There is also an element of fashion in this terrorism trend. During the late 19th century, hundreds of Europeans - all Christian, incidentally - volunteered for anarchist causes: They planted bombs and managed to assassinate many politicians, including a Russian czar and a French president, in pursuit of a utopian dream to create a "government-free world". No country managed to stamp out the anarchists, but the movement petered out when the fashion wore off; it's not impossible that something similar may happen to today's terrorist movements as well.
Modern versions of Islam will emerge, particularly in Europe, where today's Muslims face a different environment to that which their immigrant parents had in their countries of origin. But the process cannot be dictated from above, or encouraged with government subsidies: It has to start from inside the Muslim communities.
And the most important defence unit against terrorism remains the family. Most of the alienation of young Muslims in Europe today is fuelled by the disconnect between devout parents who fail to prepare their children for their subsequent lives in the multi-cultural societies in which they live, and by an education system which also fails to bridge this gap.

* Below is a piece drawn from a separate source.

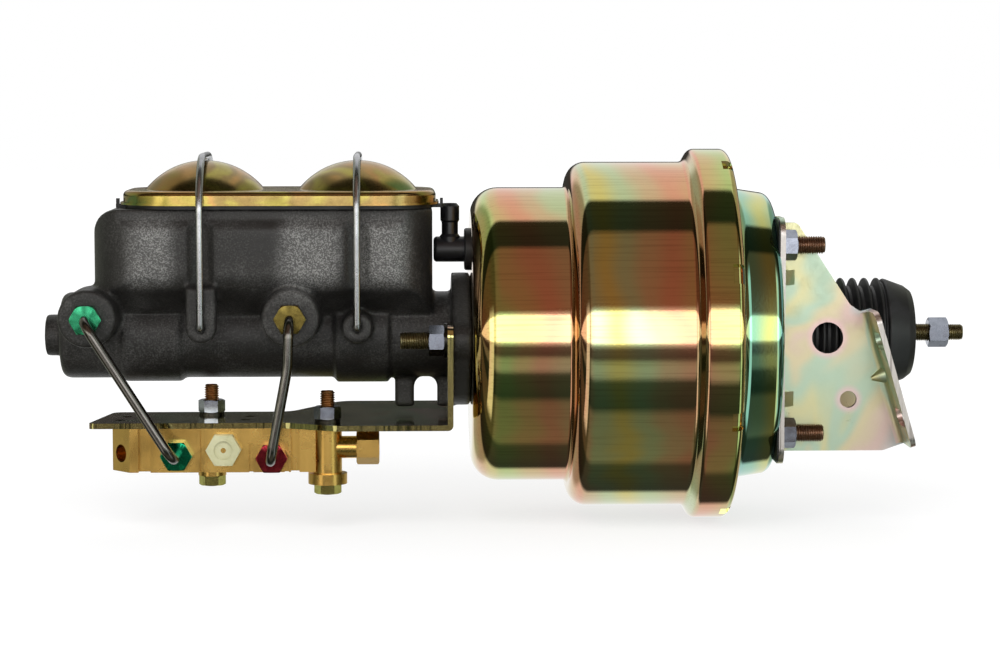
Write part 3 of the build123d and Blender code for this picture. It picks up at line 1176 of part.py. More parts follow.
proportioning_x = SWITCH_X + (SHUTTLE_LENGTH + SHUTTLE_LAND) / 2
with BuildPart() as proportioning_piston:
    with Locations(axial(proportioning_x, bore_line_y, VALVE_BORE_Z)):
        Cylinder(VALVE_BORE_R - RUN, 4.0, align=(Align.CENTER, Align.CENTER, Align.MIN))
        Cylinder(VALVE_BORE_R / 2, 9.0, align=(Align.CENTER, Align.CENTER, Align.MIN))
proportioning_piston.part.label = "proportioning_piston"

valve_bore_end_x = VALVE_RIGHT_X - 6.0
with BuildPart() as proportioning_spring:
    with BuildSketch(axial(proportioning_x + 4.0, bore_line_y, VALVE_BORE_Z)):
        Circle(VALVE_BORE_R - REST)
        Circle(VALVE_BORE_R / 2 + REST, mode=Mode.SUBTRACT)
    extrude(amount=valve_bore_end_x - proportioning_x - 4.0)
proportioning_spring.part.label = "proportioning_spring"

# Bolts, nuts and washers of the valve
with BuildPart() as valve_bolts:
    for bolt_x, bolt_y in ((RIGHT_BOLT_X, RIGHT_BOLT_Y), (LEFT_BOLT_X, LEFT_BOLT_Y)):
        with Locations((bolt_x, bolt_y, foot_z - BOLT_HEAD)):
            add(hex_prism(BOLT_FLATS, BOLT_HEAD, 0))
        with Locations((bolt_x, bolt_y, foot_z)):
            Cylinder(BOLT_R, BOLT_TOP_Z - foot_z, align=(Align.CENTER, Align.CENTER, Align.MIN))
    chamfer(valve_bolts.edges().group_by(Axis.Z)[-1], length=0.8)
valve_bolts.part.label = "valve_bolts"

with BuildPart() as valve_nuts:
    with Locations(
        (RIGHT_BOLT_X, RIGHT_BOLT_Y, BRACKET_TOP_Z + WASHER), (LEFT_BOLT_X, LEFT_BOLT_Y, BRACKET_TOP_Z + WASHER)
    ):
        add(hex_prism(BOLT_FLATS, 6.8, BOLT_R + RUN))
valve_nuts.part.label = "valve_nuts"

with BuildPart() as washers:
    for bolt_x, bolt_y in ((RIGHT_BOLT_X, RIGHT_BOLT_Y), (LEFT_BOLT_X, LEFT_BOLT_Y)):
        with BuildSketch(Plane.XY.offset(BRACKET_TOP_Z)):
            with Locations((bolt_x, bolt_y)):
                Circle(BOLT_FLATS / 2 + 0.6)
                Circle(BOLT_R + RUN, mode=Mode.SUBTRACT)
        extrude(amount=WASHER)
    with BuildSketch(axial(PLATE_FACE_X - WASHER)):
        with Locations(*front_stud_points):
            Circle(WASHER_R)
            Circle(STUD_R + RUN, mode=Mode.SUBTRACT)
    extrude(amount=WASHER)
washers.part.label = "washers"

with BuildPart() as cylinder_nuts:
    with Locations(*[
        axial(PLATE_FACE_X - WASHER - NUT_HEIGHT, y) for y in (FRONT_STUD_Y, -FRONT_STUD_Y)
    ]):
        add(hex_prism(NUT_FLATS, NUT_HEIGHT, STUD_R + RUN))
cylinder_nuts.part.label = "cylinder_nuts"

# Firewall brackets: web along the booster, a flange on its rear face, a sloping flange behind
slope_run = Vector(SLOPE_BOTTOM_X - SLOPE_TOP_X, 0, SLOPE_BOTTOM_Z - SLOPE_TOP_Z)
slope_length = slope_run.length
slope_down = slope_run.normalized()
wall_depth = WALL_OUT_Y - WEB_IN_Y
with BuildPart() as left_firewall_bracket:
    with BuildSketch(Plane.XZ.offset(WEB_IN_Y)):
        with BuildLine():
            web = FilletPolyline(
                (WALL_FACE_X, WEB_TOP_Z),
                (WALL_FACE_X + 12.5, WEB_TOP_Z),
                (42.5, 18.0),
                (48.0, 14.3),
                (SLOPE_TOP_X, SLOPE_TOP_Z),
                (SLOPE_BOTTOM_X, SLOPE_BOTTOM_Z),
                (SLOPE_BOTTOM_X - 14.0, WEB_FOOT_Z),
                (WALL_FACE_X, WEB_FOOT_Z),
                radius=[4.0, 4.0, 3.0, 0, 0, 5.0],
            )
            Line(web @ 1, web @ 0)
        make_face()
        with Locations((30.4, 0)):
            Circle(8.5, mode=Mode.SUBTRACT)
        with Locations((42.0, WEB_FOOT_Z + WEB_HOLE_RISE)):
            Circle(4.55, mode=Mode.SUBTRACT)
    extrude(amount=WALL_SHEET)
    # Flange against the booster
    with BuildSketch(axial(WALL_FACE_X, -WEB_IN_Y - wall_depth / 2)):
        Rectangle(2 * WALL_HALF_Z, wall_depth)
    extrude(amount=WALL_SHEET)
    corner_edges = (
        left_firewall_bracket.edges().filter_by(Axis.X).filter_by_position(Axis.Y, -WALL_OUT_Y - 1, -WALL_OUT_Y + 1)
    )
    fillet(corner_edges, radius=9.0)
    # Sloping flange towards the firewall
    slope_plane = Plane(
        origin=(SLOPE_TOP_X, -WEB_IN_Y, SLOPE_TOP_Z), x_dir=slope_down, z_dir=slope_down.cross(Vector(0, 1, 0))
    )
    with BuildSketch(slope_plane):
        with Locations((slope_length / 2, -wall_depth / 2)):
            RectangleRounded(slope_length, wall_depth, 6.0)
        with Locations((slope_length / 2, -wall_depth / 4)):
            Rectangle(slope_length, wall_depth / 2)
        with Locations(
            (slope_length / 2 - SLOT_SPACING / 2, -wall_depth * 0.6),
            (slope_length / 2 + SLOT_SPACING / 2, -wall_depth * 0.6),
        ):
            SlotOverall(SLOT_LENGTH, SLOT_WIDTH, rotation=90, mode=Mode.SUBTRACT)
    extrude(amount=-WALL_SHEET)
    # Stud holes
    with BuildSketch(axial(WALL_FACE_X)):
        with Locations((REAR_STUD_Z, REAR_STUD_Y), (-REAR_STUD_Z, REAR_STUD_Y)):
            Circle(STUD_R + 2 * RUN)
    extrude(amount=WALL_SHEET, mode=Mode.SUBTRACT)
    # Pressed gussets across the front bend
    for dimple_z in (WALL_HALF_Z / 2, -WALL_HALF_Z / 2):
        with BuildSketch(Plane.XY.offset(dimple_z - DIMPLE_HALF)):
            with BuildLine():
                inner_x, inner_y = WALL_FACE_X + WALL_SHEET, -WEB_IN_Y - WALL_SHEET
                Polyline(
                    (inner_x - 1, inner_y + 1), (inner_x - 1, inner_y - DIMPLE), (inner_x, inner_y - DIMPLE),
                    (inner_x + DIMPLE, inner_y), (inner_x + DIMPLE, inner_y + 1), (inner_x - 1, inner_y + 1),
                )
            make_face()
        extrude(amount=2 * DIMPLE_HALF)
left_firewall_bracket.part.label = "left_firewall_bracket"

with BuildPart() as right_firewall_bracket:
    mirror(left_firewall_bracket.part, about=Plane.XZ)
right_firewall_bracket.part.label = "right_firewall_bracket"

with BuildPart() as firewall_nuts:
    with Locations(*[axial(WALL_FACE_X + WALL_SHEET, y, z) for y, z in rear_stud_places]):
        add(hex_prism(NUT_FLATS, NUT_HEIGHT, STUD_R + RUN))
firewall_nuts.part.label = "firewall_nuts"

for piece in (
    front_shell, rear_shell, divider_plate, divider_seal, front_seal, rear_seal, front_studs, rear_studs,
    rear_gasket, check_valve_grommet, check_valve_body, check_valve_disc, power_piston_hub, front_diaphragm,
    rear_diaphragm, reaction_disc, output_rod, valve_plunger, input_rod, jam_nut, control_poppet, air_filter,
    return_spring, boot, master_cylinder_body, reservoir_gasket, reservoir_cover, primary_piston,
    secondary_piston, primary_cups, secondary_cups, primary_spring, secondary_spring, retaining_ring,
    tube_seats, front_brake_line, rear_brake_line, valve_bracket, valve_body, valve_end_fitting,
    warning_switch, switch_terminal, shuttle_piston, proportioning_piston, proportioning_spring, valve_bolts,
    valve_nuts, washers, cylinder_nuts, left_firewall_bracket, right_firewall_bracket, firewall_nuts,
):
    export_step(piece.part, "parts/" + piece.part.label + ".step")
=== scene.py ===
"""Looks of a dual-diaphragm vacuum brake booster with its master cylinder and valve.

Metres, +X towards the firewall and the pedal, +Z up, the valve and the brake lines on the -Y side.
"""

import logging
import math
from abc import ABC, abstractmethod
from dataclasses import dataclass, field
from enum import Enum
from typing import Any, Optional, Sequence

import bpy
from mathutils import Euler, Matrix, Vector


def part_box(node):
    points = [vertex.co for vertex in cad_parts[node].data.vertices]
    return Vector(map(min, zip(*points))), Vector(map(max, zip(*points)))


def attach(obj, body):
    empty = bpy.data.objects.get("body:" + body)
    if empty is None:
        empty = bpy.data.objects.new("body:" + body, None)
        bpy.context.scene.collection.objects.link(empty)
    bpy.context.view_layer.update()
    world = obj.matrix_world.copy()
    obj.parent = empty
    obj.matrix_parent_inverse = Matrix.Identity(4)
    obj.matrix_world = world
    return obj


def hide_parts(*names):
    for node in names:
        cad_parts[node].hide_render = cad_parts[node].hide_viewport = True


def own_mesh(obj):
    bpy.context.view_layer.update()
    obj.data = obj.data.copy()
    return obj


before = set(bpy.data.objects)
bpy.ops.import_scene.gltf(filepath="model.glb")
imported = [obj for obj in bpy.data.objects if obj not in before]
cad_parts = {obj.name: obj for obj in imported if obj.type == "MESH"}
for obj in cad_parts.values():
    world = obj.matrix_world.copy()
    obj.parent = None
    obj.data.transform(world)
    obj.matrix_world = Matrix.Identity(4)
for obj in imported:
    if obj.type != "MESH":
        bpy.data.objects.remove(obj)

log = logging.getLogger("booster")
Colour = tuple[float, float, float, float]
Point = tuple[float, float, float]
Corner = tuple[float, float, float]


def paint(red: int, green: int, blue: int) -> Colour:
    """Turns a screen colour into the linear colour that a shader takes.

    Args:
        red: Red, 0 to 255.
        green: Green, 0 to 255.
        blue: Blue, 0 to 255.

    Returns:
        The linear colour with full alpha.
    """

    def linear(level: int) -> float:
        """Undoes the screen curve for one channel."""
        share = level / 255
        return share / 12.92 if share <= 0.04045 else ((share + 0.055) / 1.055) ** 2.4

    return (linear(red), linear(green), linear(blue), 1.0)


# Shader bench: material nodes written as expressions


class Signal:
    """One varying number in a shader, on which maths is written as Python expressions."""

    def __init__(self, bench: "Bench", socket: bpy.types.NodeSocket) -> None:
        """Wraps an output socket of the bench's material."""
        self.bench = bench
        self.socket = socket

    def _maths(self, operation: str, first: Any, second: Any) -> "Signal":
        """Adds one Math node and wraps its result."""
        return self.bench.signal("ShaderNodeMath", {"operation": operation}, {0: first, 1: second})

    def __add__(self, other: Any) -> "Signal":
        """Signal plus a number or signal."""
        return self._maths("ADD", self, other)

    def __sub__(self, other: Any) -> "Signal":
        """Signal minus a number or signal."""
        return self._maths("SUBTRACT", self, other)

    def __mul__(self, other: Any) -> "Signal":
        """Signal times a number or signal."""
        return self._maths("MULTIPLY", self, other)

    def __truediv__(self, other: Any) -> "Signal":
        """Signal over a number or signal."""
        return self._maths("DIVIDE", self, other)

    def __abs__(self) -> "Signal":
        """Size of the signal without its sign."""
        return self._maths("ABSOLUTE", self, 0.0)

    def __pow__(self, other: Any) -> "Signal":
        """Signal to a power."""
        return self._maths("POWER", self, other)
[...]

As former chief superintendent Dal Babu, who was responsible for counter-extremism efforts at London's Metropolitan Police, remarked recently, a successful programme is one which "does not put the Muslim community in a separate box when it comes to safeguarding vulnerable young people".
Seen from this perspective, almost everything a state does from the birth of an individual and right through to his or her maturity should, at least in part, be a counter-extremism effort. The narrative of violence needs to be combated at home, at school and in all subsequent government activities; it cannot just be tackled when an individual has already reached maturity.
Yes, that is a tall order which will take many years. But many of today's industrialised nations have undergone vast transformations in just a few decades, so they are perfectly capable of repeating the feat.